▶ To do
In the data below, locate each line with the word "from" and list it.

▶ Data for the task

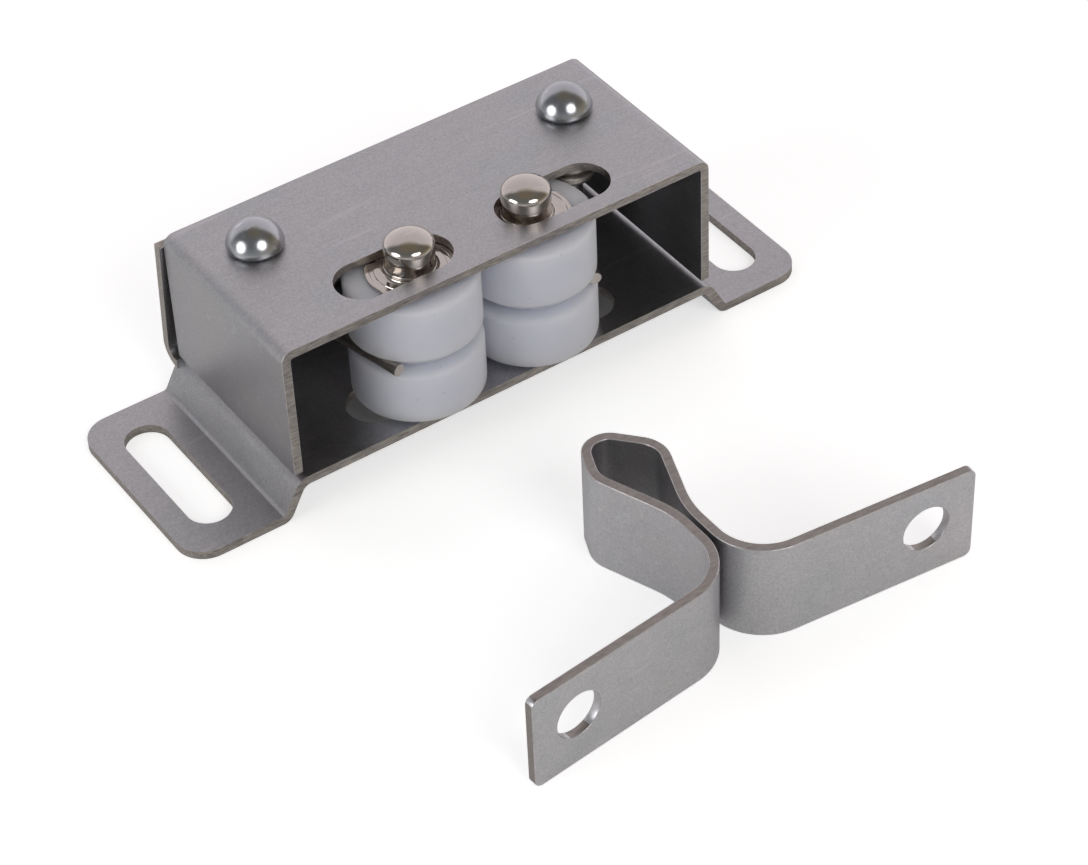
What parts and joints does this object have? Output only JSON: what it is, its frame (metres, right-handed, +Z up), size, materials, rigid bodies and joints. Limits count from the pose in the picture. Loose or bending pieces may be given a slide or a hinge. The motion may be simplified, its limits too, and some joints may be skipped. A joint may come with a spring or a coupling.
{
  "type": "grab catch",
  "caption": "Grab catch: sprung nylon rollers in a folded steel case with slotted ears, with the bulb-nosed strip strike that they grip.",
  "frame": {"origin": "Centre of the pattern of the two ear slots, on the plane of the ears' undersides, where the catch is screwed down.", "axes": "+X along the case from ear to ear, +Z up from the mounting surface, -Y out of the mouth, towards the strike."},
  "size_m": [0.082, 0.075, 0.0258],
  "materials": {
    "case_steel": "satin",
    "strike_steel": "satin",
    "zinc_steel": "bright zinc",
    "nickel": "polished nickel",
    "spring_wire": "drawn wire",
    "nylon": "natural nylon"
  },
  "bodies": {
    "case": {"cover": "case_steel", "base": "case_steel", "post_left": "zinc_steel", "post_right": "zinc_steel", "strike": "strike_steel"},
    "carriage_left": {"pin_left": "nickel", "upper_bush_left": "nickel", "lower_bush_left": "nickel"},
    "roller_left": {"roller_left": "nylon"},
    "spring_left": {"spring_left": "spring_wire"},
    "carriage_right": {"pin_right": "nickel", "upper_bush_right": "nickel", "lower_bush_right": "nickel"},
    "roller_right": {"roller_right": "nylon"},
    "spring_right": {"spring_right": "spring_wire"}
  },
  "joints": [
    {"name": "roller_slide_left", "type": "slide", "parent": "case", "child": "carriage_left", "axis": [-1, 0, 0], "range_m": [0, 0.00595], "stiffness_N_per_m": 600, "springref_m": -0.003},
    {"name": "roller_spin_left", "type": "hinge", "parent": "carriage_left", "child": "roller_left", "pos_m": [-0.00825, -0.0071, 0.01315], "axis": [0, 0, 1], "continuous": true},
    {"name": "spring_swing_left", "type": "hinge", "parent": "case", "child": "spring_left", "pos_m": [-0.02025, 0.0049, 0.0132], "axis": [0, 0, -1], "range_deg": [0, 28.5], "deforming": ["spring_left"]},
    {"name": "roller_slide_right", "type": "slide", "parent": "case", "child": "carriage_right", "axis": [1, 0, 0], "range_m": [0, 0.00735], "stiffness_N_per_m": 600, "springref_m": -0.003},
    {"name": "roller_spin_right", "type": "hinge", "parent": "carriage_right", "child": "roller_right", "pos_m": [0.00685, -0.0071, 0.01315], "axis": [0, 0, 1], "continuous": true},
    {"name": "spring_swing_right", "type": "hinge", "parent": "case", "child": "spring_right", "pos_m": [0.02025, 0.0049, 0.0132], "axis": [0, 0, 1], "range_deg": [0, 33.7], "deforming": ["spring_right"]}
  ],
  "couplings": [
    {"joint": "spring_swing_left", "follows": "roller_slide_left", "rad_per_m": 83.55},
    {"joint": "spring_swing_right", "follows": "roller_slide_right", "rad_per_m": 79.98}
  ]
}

...

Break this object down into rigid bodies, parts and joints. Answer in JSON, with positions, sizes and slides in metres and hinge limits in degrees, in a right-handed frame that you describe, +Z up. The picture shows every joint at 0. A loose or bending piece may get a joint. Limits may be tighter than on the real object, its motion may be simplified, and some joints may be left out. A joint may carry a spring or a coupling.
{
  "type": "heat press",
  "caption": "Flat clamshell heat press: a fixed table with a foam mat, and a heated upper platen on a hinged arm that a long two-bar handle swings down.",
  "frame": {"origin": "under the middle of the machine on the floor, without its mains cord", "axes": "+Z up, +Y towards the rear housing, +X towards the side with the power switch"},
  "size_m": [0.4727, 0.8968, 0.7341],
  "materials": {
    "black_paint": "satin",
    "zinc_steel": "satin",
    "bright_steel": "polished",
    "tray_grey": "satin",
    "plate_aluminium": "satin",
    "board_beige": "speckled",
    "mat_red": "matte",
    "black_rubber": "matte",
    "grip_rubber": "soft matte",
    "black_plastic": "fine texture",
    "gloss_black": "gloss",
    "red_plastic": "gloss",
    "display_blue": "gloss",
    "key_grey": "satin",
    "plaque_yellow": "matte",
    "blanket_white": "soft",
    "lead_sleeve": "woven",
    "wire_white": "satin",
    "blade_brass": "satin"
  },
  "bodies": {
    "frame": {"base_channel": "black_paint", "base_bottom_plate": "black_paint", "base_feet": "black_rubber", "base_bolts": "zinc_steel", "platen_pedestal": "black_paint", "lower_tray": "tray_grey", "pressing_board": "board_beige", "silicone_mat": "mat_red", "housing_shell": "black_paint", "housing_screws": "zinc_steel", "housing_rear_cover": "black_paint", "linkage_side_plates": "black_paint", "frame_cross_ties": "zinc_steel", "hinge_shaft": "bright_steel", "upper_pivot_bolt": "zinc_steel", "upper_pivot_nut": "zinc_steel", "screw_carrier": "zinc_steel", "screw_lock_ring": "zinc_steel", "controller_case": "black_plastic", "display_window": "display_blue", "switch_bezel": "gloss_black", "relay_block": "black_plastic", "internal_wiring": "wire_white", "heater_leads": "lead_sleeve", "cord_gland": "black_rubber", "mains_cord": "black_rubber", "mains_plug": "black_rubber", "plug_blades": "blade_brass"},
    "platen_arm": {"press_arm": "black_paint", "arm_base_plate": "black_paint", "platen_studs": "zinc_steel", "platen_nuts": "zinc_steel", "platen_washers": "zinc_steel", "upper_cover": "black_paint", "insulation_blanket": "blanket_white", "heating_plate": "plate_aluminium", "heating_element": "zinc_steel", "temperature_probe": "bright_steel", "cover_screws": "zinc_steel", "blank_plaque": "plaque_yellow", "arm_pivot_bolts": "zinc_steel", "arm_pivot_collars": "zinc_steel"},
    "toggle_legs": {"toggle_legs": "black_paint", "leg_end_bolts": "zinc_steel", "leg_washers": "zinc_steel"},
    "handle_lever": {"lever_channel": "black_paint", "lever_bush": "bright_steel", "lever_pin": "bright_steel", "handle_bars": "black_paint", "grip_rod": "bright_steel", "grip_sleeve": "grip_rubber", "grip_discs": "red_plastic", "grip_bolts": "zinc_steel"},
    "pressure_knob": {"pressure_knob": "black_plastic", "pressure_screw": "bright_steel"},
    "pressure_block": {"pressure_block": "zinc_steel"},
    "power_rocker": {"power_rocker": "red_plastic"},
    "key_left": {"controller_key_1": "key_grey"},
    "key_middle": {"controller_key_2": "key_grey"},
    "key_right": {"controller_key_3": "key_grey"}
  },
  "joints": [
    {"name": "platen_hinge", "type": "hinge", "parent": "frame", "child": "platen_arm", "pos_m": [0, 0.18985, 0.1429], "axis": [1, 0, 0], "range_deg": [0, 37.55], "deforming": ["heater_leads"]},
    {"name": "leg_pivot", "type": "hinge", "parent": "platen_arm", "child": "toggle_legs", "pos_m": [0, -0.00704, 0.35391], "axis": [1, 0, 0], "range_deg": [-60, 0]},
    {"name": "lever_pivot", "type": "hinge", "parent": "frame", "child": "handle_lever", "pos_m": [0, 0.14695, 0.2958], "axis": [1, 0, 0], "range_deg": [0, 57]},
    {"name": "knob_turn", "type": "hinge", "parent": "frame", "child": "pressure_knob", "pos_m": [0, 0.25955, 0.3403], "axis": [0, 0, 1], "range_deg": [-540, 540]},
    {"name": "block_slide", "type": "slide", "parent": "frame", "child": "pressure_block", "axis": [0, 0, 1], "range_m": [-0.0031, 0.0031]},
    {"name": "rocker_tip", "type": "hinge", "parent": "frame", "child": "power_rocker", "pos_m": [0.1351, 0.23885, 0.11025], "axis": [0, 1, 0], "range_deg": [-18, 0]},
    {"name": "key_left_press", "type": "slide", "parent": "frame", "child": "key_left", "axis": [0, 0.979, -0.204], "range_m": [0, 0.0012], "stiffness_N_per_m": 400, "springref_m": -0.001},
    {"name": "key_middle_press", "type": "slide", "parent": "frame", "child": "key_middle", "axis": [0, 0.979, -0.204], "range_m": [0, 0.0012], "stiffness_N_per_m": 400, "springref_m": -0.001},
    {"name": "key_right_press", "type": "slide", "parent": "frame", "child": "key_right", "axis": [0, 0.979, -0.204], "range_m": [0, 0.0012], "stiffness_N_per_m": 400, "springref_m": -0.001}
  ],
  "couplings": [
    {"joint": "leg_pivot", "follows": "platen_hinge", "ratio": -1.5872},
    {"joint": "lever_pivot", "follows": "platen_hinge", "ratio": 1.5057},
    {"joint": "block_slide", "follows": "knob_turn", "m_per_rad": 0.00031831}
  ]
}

▶ Result for this exercise
What parts and joints does this object have? Output only JSON: what it is, its frame (metres, right-handed, +Z up), size, materials, rigid bodies and joints. Limits count from the pose in the picture. Loose or bending pieces may be given a slide or a hinge. The motion may be simplified, its limits too, and some joints may be skipped. A joint may come with a spring or a coupling.
  "frame": {"origin": "Centre of the pattern of the two ear slots, on the plane of the ears' undersides, where the catch is screwed down.", "axes": "+X along the case from ear to ear, +Z up from the mounting surface, -Y out of the mouth, towards the strike."},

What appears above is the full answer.